29/08/2025
“Le quedaban meses de vida… y donó sus juguetes al hospital para otros niños.”
Cuando el doctor nos dio la noticia, sentí como si el mundo se detuviera. Tres meses, tal vez cuatro si teníamos suerte. Miré a mi pequeño Mateo, de apenas seis años, jugando con sus carritos en el piso del hospital, ajeno a las palabras que acababan de destrozar mi universo.
—Mamá, ¿por qué lloras? —me preguntó levantando la vista, sus ojos grandes y curiosos como siempre.
—No es nada, mi amor. Solo... solo tengo algo en el ojo —mentí, limpiándome las lágrimas que se negaban a detenerse.
Los siguientes días fueron un borrón de tratamientos, medicinas y noches sin dormir. Pero Mateo, mi pequeño guerrero, parecía tomar todo con una fortaleza que me dejaba sin aliento. Una tarde, mientras organizaba sus juguetes en su cuarto del hospital, me sorprendió con una pregunta que me partió el corazón.
—Mami, ¿hay otros niños aquí que no tienen juguetes?
—Sí, mi cielo, algunos no tienen tantos como tú.
Se quedó pensativo por un momento, sosteniendo su dinosaurio favorito, el que había sido su compañero inseparable desde los tres años.
—¿Sabes qué, mami? Quiero que otros niños jueguen con mis juguetes. No quiero que estén tristes.
—Pero amor, son tuyos...
—Ya sé —me interrumpió con esa sonrisa que iluminaba cualquier habitación—. Pero si yo me voy a ir con los angelitos como me dijiste, los otros niños van a necesitar algo para no estar solos. ¿Me ayudas?
No pude contener las lágrimas. Mi niño de seis años había entendido lo que muchos adultos no logran comprender en toda una vida: que el amor se multiplica cuando se comparte.
Pasamos toda la tarde empacando sus tesoros. Cada juguete venía con una historia que él me contaba mientras lo depositaba cuidadosamente en las cajas.
—Este carro rojo es súper rápido, mami. Al niño que se lo den, dile que puede volar si lo empuja muy fuerte —decía con los ojos brillantes de emoción.
—Y esta muñeca se llama Luna. Cuida mucho a los niños cuando tienen pesadillas. Que se la den a alguna niña que tenga miedo.
Cuando llegamos al dinosaurio, se detuvo.
—Este... este es especial, mami.
—No tienes que darlo si no quieres, mi amor.
—No, sí quiero. Pero... ¿puedes escribir una carta? Quiero que sepan que se llama Rex y que siempre protege a los niños valientes.
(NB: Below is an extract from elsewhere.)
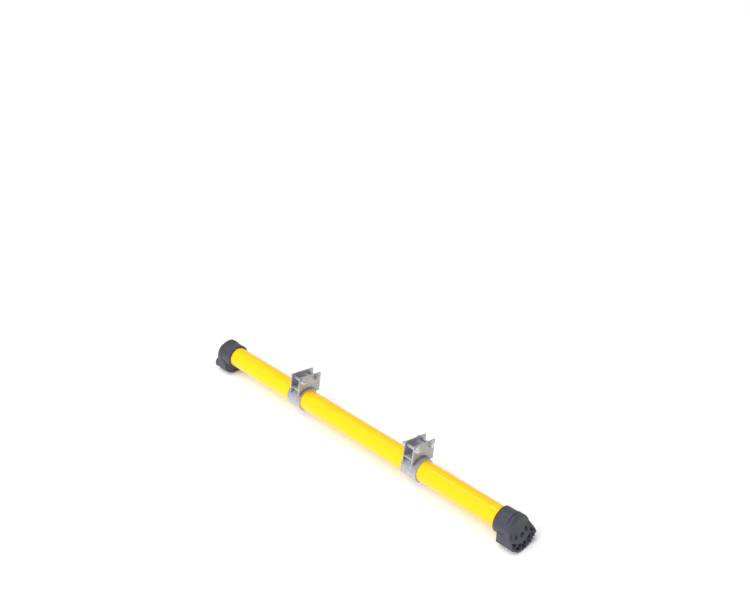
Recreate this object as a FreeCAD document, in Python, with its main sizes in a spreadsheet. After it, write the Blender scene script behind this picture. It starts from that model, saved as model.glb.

Con la voz quebrada, escribí cada palabra que me dictó. Al final, añadió algo que guardaré en mi corazón para siempre:
—"Espero que no tengas miedo. Rex y yo te vamos a cuidar desde donde estemos."
El día que donamos los juguetes al área de pediatría, Mateo insistió en entregarlos personalmente. Recorrimos cada habitación, y vi cómo su pequeña presencia iluminaba las caras de otros niños que luchaban sus propias batallas.
—Ahora van a tener con qué jugar —me dijo esa noche, acurrucado en mi regazo—. ¿Verdad que hice bien, mami?
—Hiciste más que bien, mi héroe. Hiciste algo extraordinario.
Mateo se fue dos semanas después, en una mañana silenciosa de abril. Pero su legado siguió vivo en cada sonrisa que sus juguetes provocaron, en cada lágrima de alegría que secaron, en cada momento de felicidad que regalaron.
Meses después, recibí una carta de la doctora del hospital:
"Señora García, quería contarle que los juguetes de Mateo han traído alegría a más de cincuenta niños. Pero más que eso, su historia se ha convertido en inspiración para otras familias. Tres familias más han seguido su ejemplo. Su hijo no solo fue valiente enfrentando su enfermedad, sino que enseñó a toda nuestra comunidad hospitalaria sobre la generosidad y el amor verdadero."
Esa noche, mirando las estrellas desde mi ventana, susurré:
—Gracias, mi pequeño héroe. Por enseñarme que incluso en los momentos más oscuros, podemos elegir ser luz para otros.
Y juro que una de esas estrellas brilló más fuerte, como si fuera él diciéndome que todo había valido la pena.